Policymakers wrestling with a hostile economy and worsening climate are earnestly looking to financial innovation for help but are not always happy with hot innovative products of recent years such as green bonds, ministers and advisers have warned.

Rania Al-Mashat, Egypt’s minister of international co-operation, said of African finance ministers meeting recently to prepare for next month’s COP27 climate conference that “their ask from the international community includes innovative financing tools”.

Debt swaps linked to sustainability outcomes have been mentioned repeatedly in discussions at this week’s Annual Meetings.

In November 2021 Belize issued a $364m blue bond guaranteed by the US Development Finance Corp and hence paying low coupons. It used proceeds to buy back expensive old bonds far below their face value. Some of the savings are committed to marine conservation.

Last month, Barbados conducted a similar transaction that impressed market participants because it made the deal work even though there was much less room in the discount for investors — around 92.5 cents in the dollar rather than Belize's 55 cents.

“There are instruments already being used that could be more widely applicable [such as] debt for climate swaps,” said Adedoyin Salami, chief economic adviser to the president of Nigeria. “What that saves countries like ours is that you can pay in local currency for projects… without having to be looking for dollars to service your debt.”

GREEN BOND PENALTY

There have been disappointments, however. “Unfortunately, the market does not reward issuing green bonds,” said Mohamed Maait, Egypt’s minister of finance.

“It is punishing those who issue green bonds, because you get [financing] at roughly the same cost as a [normal] Eurobond, but after issuing you start paying additional cost for reporting: you have to hire a consulting firm.

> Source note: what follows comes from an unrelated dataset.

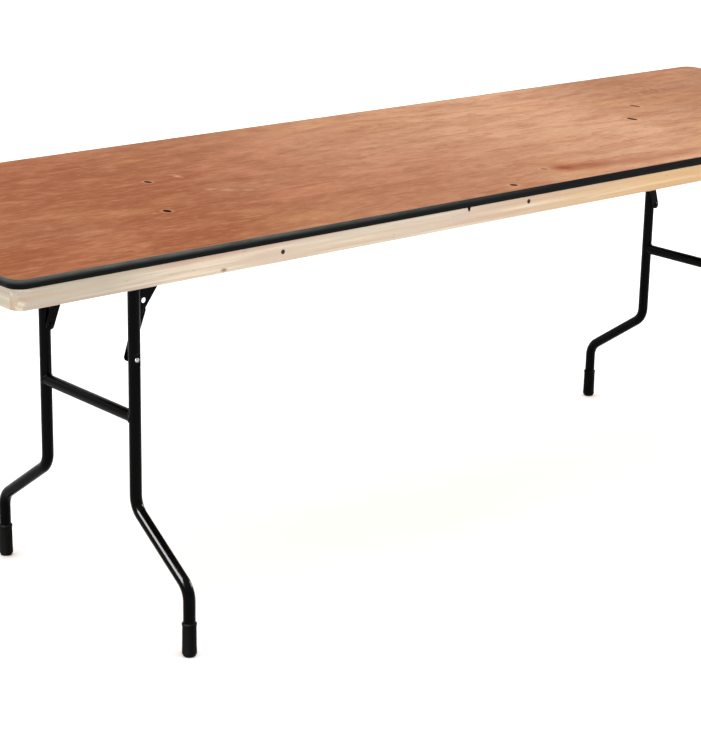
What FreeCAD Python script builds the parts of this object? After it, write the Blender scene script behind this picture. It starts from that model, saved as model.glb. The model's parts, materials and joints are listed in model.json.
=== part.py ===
import FreeCAD, Part
import math
import os

# Folding banquet table with a plywood top and two wishbone leg frames.
# Millimetres. X runs along the table, Y across it, Z up from the floor.
# The origin is on the floor under the middle of the top.
# Left is the -X end, front is the -Y long side. Each corner's hardware is
# modelled once, at the left front corner, and mirrored to the other three.

V = FreeCAD.Vector
X_DIR = V(1, 0, 0)
Y_DIR = V(0, 1, 0)
Z_DIR = V(0, 0, 1)
ORIGIN = V(0, 0, 0)

# Whole table
table_length = 2438.4
table_width = 762.0
table_height = 762.0

# Plywood top
ply_thickness = 15.9
ply_corner_radius = 25.0

# Vinyl T-moulding around the plywood
band_bulge = 3.0
band_shoulder = 0.8
band_spine_depth = 8.0
band_spine_thickness = 1.8
band_fit = 0.2

# Pine rails under the rim
rail_depth = 35.0
rail_width = 19.0
rail_setback = 1.2
rail_chamfer = 1.5

# Pine cleats across the underside
cleat_width = 19.0
cleat_depth = 30.0
hinge_to_cleat = 60.0

# Leg frames: steel tube, welded
frame_inset = 388.0
leg_half_spacing = 142.0
foot_half_spacing = 300.0
upper_bend_height = 234.0
lower_bend_height = 125.0
bend_radius = 42.0
bend_steps = 4
tube_radius = 11.1
tube_wall = 1.5
weld_gap = 0.3
cross_bar_drop = 108.0

# Foot caps
cap_height = 64.0
cap_wall = 2.2
cap_sole = 5.0
cap_fit = 0.2

# Hinges of the frames
hinge_plate_thickness = 3.0
hinge_clearance = 0.5
strap_thickness = 2.0
strap_width = 26.0
strap_flange = 18.0
strap_to_leg = 6.0
hinge_tube_overhang = 4.0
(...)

So, you make a headache for yourself without any reward.”

In October 2020 Egypt issued a $750m green bond, which achieved its lowest ever five year yield, 5.25%. Bankers said it had attracted a lot of demand from new investors.

Maait still believes innovative financing mechanisms are important, “including green and blue bonds and debt swaps for biodiversity and sustainable development”.

He argued that reducing the cost of green borrowing “has to be addressed… particularly during this tough time… for increasing debt distress, which all of us now in developing countries are under.”

Maait called on commercial financial institutions to “help us design models… to reward us when we go for financing climate change adaptation or mitigation”.

Uruguay is preparing to issue its first sustainability-linked bond, which will be innovative in having a coupon that can step down if it hits targets on cutting greenhouse gas emissions and maintaining natural forests.

Azucena Arbaleche, Uruguay’s minister of economy and finance, argued that loans made by MDBs could be structured the same way. “Who is going to pay the stepdown if we have good environmental behaviour?” she asked. “Who will give the MDB the money? We think that developed countries have to share the dividends of the development they have done in the past, because they have been polluters. It’s time that they deliver concrete resources for middle income countries in these correct instruments.”